I stay in touch, in a cosmic sort of way, with many of those early students who surface periodically--often from far places--to report in, then disappear again. Two stalwarts who haven't disappeared are David Kidd, who runs a marketing and public relations firm in Irvine, and Stephen Silverman, a converted New Yorker who called last week from Los Angeles, where he is creating the prototype for a new Hollywood magazine. Then he'll return to New York to raise money for a Broadway show he has written about Amos 'n' Andy, having won the rights on appeal after a three-year court battle with CBS. Although he reminds me periodically that I gave him a B+, one of many examples of myopia on my part, Steve has shown his gratitude in many tangible ways over the years.

Whether or not the early students with whom I have lost touch are as successful as these three (Diana Janas has her own communications consulting firm), I'd be willing to bet that whatever they're doing, they aren't dull. They seldom were, and I suspect that hasn't changed. Wong's story included a quote from former UCI Chancellor Dan Aldrich that caught this vitality in a single pungent sentence. Aldrich said these early students were "at times confrontational and abrasive about social change, and they did not always show how the corrections could be achieved, (but they) had the courage to speak out, to focus on the inequities of our society and to challenge the traditional organizations."

That they did. It was difficult in later years--as students became steadily more earnest and, I'm afraid, less interesting--not to impart heroic qualities to students of the '60s that they probably didn't have. But they did care about the society in which they lived. They rode freedom buses in Mississippi in peril of their lives. They swarmed into the Peace Corps and into teaching. They fought for the 18-year-old vote and equality for women. And they raised hell about a war in Vietnam in which we had no business and which sundered this nation in ways that may never be healed.

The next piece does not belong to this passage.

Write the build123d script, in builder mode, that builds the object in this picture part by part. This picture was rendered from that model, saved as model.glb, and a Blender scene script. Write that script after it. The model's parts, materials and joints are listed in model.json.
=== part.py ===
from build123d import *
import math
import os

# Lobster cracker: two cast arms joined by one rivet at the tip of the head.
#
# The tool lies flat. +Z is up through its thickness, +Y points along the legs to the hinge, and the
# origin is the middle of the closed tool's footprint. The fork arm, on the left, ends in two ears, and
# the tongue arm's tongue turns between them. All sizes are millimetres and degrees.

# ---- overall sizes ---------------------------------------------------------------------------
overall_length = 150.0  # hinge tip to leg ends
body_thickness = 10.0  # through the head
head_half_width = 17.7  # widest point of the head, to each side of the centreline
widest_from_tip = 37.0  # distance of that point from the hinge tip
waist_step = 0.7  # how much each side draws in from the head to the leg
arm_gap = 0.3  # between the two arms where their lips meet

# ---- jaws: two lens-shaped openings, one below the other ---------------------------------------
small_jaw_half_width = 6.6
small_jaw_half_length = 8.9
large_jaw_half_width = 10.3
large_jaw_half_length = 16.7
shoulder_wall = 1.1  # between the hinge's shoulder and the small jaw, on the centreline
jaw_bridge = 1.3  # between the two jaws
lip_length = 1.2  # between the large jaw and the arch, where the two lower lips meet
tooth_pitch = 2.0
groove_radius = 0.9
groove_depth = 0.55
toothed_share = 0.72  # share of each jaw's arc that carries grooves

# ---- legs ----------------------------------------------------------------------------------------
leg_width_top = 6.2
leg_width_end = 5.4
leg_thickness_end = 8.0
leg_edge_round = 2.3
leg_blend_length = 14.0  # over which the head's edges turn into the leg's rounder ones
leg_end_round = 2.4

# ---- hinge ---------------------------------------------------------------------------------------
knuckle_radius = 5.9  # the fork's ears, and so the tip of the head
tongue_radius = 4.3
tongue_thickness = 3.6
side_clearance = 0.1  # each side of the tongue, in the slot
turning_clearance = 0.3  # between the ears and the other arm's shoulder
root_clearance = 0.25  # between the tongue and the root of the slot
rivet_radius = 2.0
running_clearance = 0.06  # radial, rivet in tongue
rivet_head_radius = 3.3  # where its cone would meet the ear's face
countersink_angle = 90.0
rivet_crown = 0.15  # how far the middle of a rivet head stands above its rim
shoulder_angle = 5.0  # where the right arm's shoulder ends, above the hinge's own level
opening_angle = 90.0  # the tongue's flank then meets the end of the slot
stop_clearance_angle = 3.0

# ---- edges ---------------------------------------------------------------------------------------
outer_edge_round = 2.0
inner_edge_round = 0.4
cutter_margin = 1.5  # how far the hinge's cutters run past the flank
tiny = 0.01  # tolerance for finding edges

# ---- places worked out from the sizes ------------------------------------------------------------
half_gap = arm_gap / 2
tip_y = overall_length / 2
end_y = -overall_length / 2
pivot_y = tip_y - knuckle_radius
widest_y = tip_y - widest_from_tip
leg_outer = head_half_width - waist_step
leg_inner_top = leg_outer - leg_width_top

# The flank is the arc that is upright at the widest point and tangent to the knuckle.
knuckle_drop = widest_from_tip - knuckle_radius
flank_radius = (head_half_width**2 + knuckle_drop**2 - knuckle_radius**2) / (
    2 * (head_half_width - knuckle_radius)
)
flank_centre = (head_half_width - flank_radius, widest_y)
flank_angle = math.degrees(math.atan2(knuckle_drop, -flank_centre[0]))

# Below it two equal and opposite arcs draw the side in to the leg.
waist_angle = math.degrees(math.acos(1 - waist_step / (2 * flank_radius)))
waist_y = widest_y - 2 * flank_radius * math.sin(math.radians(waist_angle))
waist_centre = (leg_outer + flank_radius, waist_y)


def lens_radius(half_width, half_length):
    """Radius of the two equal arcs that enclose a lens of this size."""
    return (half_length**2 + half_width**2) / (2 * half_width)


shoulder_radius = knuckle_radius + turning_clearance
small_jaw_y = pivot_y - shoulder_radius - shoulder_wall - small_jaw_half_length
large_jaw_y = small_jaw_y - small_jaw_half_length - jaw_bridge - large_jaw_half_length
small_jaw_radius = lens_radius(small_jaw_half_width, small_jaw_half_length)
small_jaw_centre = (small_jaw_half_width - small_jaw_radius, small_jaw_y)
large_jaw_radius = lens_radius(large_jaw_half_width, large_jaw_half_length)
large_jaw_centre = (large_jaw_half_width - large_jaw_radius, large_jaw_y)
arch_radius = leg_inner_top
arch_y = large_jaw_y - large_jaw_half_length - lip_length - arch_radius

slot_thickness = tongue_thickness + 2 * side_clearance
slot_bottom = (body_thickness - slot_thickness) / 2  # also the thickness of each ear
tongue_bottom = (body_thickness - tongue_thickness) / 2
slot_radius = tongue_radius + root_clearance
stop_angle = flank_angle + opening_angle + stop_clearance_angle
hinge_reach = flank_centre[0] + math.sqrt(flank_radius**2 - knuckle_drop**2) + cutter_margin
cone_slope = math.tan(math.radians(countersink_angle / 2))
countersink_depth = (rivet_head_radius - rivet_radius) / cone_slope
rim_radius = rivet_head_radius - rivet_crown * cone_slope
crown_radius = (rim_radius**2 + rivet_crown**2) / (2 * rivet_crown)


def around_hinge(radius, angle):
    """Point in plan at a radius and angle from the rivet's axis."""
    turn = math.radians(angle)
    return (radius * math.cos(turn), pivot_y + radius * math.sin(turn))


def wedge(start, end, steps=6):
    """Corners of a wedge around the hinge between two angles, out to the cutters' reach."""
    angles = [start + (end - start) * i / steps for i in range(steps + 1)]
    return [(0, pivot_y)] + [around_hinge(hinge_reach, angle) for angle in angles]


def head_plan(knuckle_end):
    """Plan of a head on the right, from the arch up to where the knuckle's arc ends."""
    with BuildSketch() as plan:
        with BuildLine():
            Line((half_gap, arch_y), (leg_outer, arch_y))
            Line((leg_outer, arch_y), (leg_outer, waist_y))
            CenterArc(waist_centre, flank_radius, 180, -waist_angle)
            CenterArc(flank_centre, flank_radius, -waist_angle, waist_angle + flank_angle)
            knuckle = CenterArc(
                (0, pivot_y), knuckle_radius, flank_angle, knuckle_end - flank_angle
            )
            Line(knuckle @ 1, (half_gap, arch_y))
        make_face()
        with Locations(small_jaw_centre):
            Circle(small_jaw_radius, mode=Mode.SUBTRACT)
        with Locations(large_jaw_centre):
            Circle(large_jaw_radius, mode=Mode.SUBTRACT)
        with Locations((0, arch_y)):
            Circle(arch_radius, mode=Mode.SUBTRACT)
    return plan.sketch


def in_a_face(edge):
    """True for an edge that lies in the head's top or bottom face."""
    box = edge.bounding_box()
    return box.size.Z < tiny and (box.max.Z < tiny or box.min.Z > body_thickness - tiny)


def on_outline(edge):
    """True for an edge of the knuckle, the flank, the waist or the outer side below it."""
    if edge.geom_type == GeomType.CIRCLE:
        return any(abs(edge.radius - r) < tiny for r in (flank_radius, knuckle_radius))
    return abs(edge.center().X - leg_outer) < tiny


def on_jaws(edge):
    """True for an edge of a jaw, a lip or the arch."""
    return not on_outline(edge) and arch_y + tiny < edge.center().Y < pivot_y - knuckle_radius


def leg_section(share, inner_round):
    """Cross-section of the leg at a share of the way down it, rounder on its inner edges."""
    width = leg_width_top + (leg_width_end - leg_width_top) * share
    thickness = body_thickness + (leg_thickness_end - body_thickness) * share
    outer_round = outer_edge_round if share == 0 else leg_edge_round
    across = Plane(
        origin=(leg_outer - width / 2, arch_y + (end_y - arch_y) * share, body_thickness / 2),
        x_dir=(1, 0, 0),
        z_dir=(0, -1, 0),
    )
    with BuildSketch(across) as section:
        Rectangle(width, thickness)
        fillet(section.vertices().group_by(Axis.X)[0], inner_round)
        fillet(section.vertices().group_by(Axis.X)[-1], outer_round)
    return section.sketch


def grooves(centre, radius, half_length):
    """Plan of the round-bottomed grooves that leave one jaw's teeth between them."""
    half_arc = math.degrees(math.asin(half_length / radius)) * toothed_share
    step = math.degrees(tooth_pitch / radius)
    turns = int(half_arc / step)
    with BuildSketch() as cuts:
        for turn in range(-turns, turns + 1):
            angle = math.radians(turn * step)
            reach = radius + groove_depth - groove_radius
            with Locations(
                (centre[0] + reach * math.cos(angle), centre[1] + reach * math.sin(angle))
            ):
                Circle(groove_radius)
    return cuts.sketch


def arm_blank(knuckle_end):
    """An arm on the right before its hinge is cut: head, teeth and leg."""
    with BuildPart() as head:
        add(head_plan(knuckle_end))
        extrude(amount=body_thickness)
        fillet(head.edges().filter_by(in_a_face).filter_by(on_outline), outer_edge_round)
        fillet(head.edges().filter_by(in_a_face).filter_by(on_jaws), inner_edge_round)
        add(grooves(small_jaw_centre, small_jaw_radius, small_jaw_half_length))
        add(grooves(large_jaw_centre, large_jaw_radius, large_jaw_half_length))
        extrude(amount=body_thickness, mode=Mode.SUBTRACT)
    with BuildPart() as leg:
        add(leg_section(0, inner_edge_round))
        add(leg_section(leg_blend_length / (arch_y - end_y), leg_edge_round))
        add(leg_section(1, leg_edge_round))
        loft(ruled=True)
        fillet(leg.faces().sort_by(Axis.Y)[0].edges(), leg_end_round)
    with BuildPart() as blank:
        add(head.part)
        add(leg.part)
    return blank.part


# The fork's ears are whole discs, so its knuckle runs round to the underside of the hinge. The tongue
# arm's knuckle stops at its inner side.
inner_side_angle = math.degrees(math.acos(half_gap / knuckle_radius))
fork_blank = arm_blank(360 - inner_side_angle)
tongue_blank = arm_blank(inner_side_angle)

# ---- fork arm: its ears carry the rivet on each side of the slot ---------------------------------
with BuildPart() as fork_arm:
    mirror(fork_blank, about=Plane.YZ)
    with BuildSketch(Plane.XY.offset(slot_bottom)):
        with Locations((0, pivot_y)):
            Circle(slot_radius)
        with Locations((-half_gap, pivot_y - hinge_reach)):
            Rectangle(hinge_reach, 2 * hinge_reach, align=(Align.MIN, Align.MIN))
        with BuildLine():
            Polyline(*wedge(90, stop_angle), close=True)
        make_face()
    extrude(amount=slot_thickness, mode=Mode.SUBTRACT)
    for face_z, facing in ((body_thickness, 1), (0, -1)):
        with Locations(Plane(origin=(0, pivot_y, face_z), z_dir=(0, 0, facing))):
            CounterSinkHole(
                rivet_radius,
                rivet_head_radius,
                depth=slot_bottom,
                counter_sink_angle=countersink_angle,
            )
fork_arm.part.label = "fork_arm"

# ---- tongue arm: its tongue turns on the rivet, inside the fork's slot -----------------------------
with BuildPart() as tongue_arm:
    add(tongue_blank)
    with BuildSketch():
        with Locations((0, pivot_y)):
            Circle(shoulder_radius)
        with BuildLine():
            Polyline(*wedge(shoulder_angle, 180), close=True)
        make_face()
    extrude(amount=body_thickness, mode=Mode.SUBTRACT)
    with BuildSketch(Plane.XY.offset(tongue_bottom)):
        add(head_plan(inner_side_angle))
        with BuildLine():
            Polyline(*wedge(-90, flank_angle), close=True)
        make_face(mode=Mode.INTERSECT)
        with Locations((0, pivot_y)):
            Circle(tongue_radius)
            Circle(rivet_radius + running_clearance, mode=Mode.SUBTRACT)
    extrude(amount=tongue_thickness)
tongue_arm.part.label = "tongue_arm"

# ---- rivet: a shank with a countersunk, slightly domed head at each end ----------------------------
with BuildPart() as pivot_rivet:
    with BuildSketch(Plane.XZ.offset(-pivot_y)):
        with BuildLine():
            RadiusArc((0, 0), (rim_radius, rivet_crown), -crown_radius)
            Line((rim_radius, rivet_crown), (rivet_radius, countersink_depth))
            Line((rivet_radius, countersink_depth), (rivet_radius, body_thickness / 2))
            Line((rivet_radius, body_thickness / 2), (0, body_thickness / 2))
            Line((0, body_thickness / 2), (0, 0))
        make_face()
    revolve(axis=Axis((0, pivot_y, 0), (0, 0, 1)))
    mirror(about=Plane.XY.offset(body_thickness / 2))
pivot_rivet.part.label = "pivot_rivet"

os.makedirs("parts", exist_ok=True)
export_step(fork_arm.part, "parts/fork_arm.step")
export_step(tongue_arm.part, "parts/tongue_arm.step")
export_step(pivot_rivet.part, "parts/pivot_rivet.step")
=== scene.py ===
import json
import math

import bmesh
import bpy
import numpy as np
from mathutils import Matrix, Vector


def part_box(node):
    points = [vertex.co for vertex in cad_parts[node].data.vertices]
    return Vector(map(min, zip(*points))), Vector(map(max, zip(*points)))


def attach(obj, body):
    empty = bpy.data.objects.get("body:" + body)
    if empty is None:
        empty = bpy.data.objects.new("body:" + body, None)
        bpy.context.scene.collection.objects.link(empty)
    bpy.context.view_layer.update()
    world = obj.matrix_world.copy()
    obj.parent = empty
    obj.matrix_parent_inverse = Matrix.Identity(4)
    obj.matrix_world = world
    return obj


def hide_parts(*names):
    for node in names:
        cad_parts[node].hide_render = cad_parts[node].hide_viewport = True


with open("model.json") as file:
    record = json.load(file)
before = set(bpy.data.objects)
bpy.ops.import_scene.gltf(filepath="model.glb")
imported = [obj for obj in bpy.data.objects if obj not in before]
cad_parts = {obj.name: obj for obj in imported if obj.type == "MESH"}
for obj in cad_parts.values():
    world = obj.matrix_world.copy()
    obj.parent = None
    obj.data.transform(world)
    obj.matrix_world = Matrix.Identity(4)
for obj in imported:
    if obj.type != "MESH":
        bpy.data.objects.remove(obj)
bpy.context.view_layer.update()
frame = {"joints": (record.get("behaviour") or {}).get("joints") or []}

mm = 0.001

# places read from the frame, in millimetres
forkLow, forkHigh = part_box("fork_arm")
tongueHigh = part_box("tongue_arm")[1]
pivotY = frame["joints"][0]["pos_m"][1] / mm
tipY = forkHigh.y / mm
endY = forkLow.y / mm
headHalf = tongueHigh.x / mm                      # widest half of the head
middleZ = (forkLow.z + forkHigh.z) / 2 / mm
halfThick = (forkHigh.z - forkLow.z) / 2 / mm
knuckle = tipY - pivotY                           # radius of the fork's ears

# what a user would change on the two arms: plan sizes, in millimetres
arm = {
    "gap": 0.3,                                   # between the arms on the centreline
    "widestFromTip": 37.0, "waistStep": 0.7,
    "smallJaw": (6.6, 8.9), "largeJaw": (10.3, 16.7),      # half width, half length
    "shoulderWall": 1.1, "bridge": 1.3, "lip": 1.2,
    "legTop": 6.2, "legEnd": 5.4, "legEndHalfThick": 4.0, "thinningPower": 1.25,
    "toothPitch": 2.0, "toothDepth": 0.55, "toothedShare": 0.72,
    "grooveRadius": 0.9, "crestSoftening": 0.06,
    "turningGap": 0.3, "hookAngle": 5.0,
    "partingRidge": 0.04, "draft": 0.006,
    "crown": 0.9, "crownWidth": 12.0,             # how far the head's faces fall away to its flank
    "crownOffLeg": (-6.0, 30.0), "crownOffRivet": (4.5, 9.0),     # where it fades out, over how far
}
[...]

But they also loved the sound of their own voices and were frequently longer on rhetoric than they were on either reason or action. Many of UCI's student journalists of that day have gone on to fine careers in the field, but the campus newspaper then was a shrill voice of advocacy that respected news only if it suited the ends of the people running it. And I remember the disillusionment I felt when the Vietnam demonstrations stopped almost instantly after the draft was suspended and students were no longer in jeopardy of being conscripted.

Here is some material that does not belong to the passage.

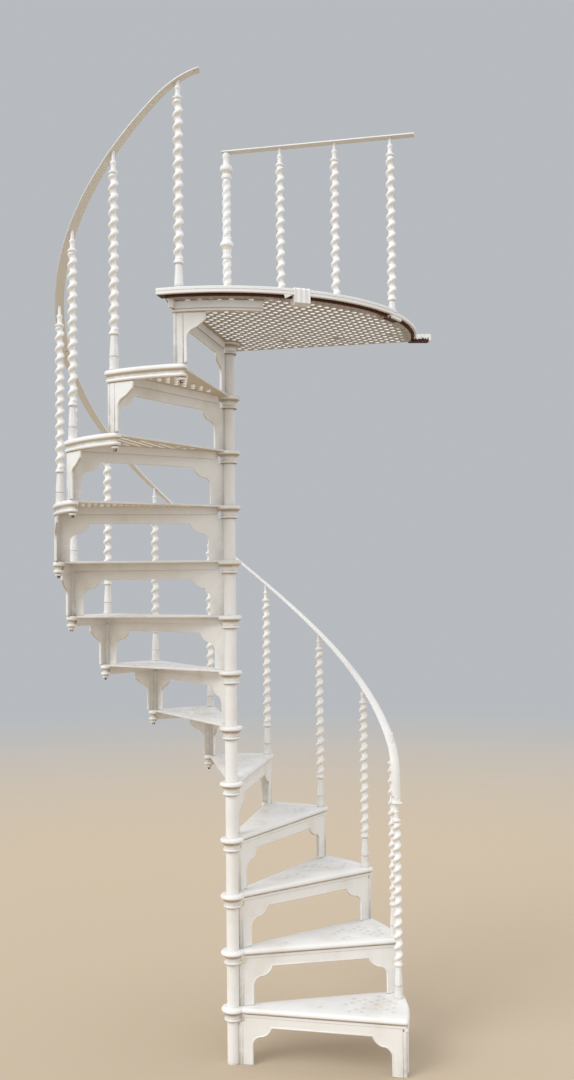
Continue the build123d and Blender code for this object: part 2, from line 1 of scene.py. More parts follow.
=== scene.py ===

But, by God, those young people were exciting. Many of them--those who simply couldn't find a way of hooking onto the Establishment--became lost souls in the post-Vietnam period when both the country and the campus turned conservative. They would stop by my office in their torn jeans and long hair and talk plaintively about a world in which material values had taken such total precedence that they could find no place to put down. One young woman who had renounced a rich and ultraconservative family told me she had just spent a weekend on the campus at UC Santa Barbara trying to get signatures on petitions for the 18-year-old vote and none of the students showed the slightest interest. She was defeated and despairing.

I frequently felt that way in the classroom. A Doonesbury strip of a few years ago caught this feeling quite accurately. It showed a college professor lecturing while his students had their heads buried in note pads, writing furiously. He got increasingly irritated and began saying wilder and wilder things, and they wrote obediently. No one challenged anything he said.